Identify and reproduce every line holding the string "handed".

** Begin PROVIDED INFORMATION **

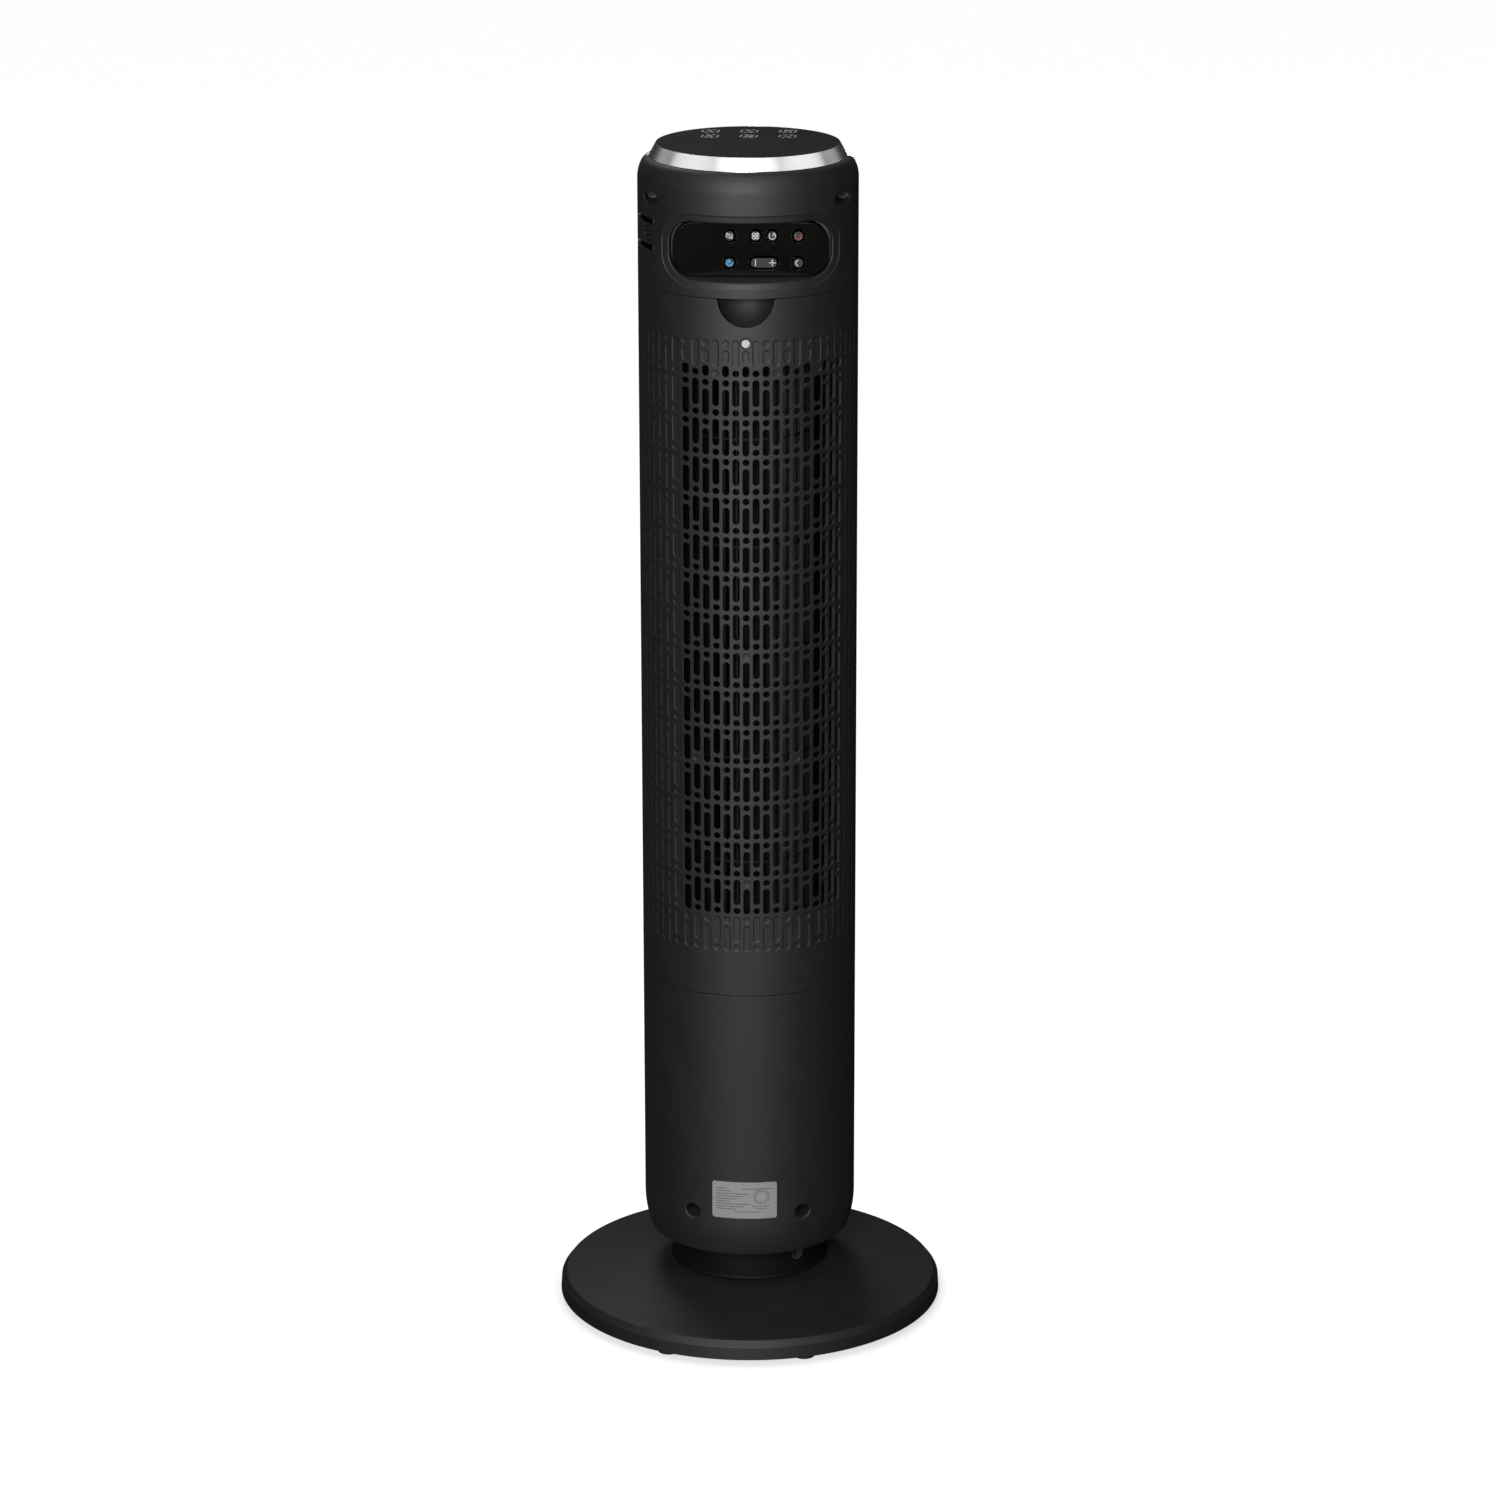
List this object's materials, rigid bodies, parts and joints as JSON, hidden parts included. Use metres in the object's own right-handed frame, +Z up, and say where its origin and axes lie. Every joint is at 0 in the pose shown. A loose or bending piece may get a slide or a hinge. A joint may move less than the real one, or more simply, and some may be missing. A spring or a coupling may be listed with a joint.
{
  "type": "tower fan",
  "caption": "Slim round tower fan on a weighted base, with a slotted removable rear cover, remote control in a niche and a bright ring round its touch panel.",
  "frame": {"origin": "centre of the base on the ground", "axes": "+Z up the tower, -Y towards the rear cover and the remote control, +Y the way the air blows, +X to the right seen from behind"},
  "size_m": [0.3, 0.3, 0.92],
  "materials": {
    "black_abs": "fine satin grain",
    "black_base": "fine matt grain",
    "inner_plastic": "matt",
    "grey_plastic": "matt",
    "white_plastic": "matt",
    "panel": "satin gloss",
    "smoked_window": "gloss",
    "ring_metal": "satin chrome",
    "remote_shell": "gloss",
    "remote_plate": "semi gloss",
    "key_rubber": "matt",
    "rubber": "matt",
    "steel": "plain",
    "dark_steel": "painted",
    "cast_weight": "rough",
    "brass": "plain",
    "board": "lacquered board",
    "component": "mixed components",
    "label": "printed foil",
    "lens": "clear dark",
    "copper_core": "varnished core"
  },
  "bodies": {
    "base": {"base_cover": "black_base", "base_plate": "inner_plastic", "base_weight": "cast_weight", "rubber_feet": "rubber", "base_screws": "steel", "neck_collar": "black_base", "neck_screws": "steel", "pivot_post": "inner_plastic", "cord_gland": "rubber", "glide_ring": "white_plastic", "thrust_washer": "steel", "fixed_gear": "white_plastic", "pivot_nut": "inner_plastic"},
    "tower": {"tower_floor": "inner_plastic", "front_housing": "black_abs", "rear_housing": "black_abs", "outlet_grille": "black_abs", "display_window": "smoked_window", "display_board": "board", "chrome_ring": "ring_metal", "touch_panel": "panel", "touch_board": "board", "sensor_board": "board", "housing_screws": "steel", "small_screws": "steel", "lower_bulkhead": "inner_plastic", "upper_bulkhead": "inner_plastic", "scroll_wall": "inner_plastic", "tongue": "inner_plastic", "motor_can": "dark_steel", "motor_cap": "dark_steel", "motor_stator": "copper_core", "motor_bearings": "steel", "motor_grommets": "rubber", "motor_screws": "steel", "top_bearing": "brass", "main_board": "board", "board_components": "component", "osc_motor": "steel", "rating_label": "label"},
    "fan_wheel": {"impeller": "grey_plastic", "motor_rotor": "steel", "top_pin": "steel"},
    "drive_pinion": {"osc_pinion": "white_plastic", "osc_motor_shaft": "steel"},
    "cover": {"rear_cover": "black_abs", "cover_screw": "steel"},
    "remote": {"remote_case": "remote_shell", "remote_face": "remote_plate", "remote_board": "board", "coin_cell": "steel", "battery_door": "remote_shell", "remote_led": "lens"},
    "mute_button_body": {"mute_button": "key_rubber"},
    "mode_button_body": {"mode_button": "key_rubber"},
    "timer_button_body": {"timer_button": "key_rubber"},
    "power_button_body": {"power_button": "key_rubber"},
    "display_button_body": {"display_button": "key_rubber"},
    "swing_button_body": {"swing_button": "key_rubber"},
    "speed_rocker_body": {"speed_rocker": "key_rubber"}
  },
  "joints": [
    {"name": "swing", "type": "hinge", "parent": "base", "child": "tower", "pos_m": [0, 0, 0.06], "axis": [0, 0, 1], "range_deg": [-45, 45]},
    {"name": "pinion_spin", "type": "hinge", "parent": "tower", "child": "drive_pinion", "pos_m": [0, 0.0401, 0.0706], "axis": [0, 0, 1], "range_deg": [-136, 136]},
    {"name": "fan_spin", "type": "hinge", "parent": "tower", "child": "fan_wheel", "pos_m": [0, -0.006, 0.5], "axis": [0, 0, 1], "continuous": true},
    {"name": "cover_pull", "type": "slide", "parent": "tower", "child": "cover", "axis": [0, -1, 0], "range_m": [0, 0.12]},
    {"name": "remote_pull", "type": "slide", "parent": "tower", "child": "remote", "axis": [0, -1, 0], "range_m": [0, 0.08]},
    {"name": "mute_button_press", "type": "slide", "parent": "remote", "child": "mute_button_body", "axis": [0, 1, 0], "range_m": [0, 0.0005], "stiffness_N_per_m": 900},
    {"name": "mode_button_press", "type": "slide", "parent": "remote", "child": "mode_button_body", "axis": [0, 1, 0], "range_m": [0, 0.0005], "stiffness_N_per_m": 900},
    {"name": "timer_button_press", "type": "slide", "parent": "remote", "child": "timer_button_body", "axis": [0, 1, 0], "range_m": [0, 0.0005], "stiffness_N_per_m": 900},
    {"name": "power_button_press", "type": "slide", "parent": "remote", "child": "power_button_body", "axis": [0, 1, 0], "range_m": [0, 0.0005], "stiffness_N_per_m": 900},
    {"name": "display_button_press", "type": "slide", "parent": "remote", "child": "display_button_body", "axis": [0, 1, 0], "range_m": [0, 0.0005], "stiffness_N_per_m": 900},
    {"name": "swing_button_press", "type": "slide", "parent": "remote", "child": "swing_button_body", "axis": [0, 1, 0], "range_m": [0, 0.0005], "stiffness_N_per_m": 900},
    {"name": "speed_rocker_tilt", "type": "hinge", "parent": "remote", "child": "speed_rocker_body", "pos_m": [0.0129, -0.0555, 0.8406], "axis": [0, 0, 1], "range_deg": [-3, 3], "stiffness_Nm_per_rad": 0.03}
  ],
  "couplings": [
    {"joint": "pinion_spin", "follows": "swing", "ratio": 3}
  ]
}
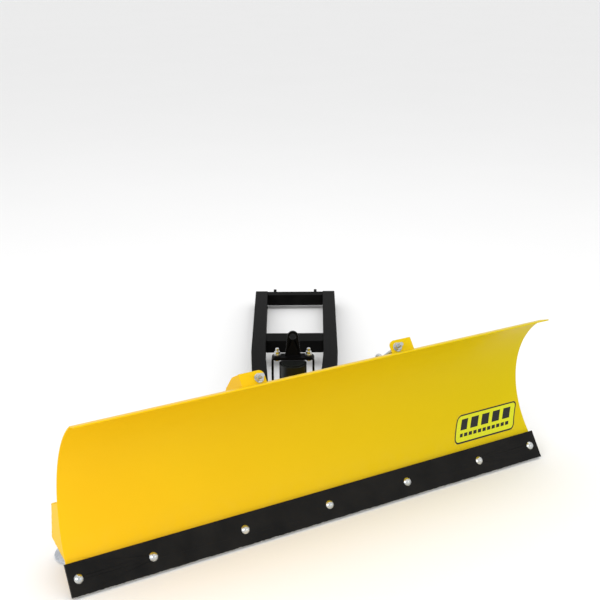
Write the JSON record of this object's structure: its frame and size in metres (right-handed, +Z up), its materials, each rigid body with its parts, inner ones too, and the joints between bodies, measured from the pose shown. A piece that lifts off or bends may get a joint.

** End PROVIDED INFORMATION **

(TASK ANSWER)
List this object's materials, rigid bodies, parts and joints as JSON, hidden parts included. Use metres in the object's own right-handed frame, +Z up, and say where its origin and axes lie. Every joint is at 0 in the pose shown. A loose or bending piece may get a slide or a hinge. A joint may move less than the real one, or more simply, and some may be missing. A spring or a coupling may be listed with a joint.
Write the JSON record of this object's structure: its frame and size in metres (right-handed, +Z up), its materials, each rigid body with its parts, inner ones too, and the joints between bodies, measured from the pose shown. A piece that lifts off or bends may get a joint.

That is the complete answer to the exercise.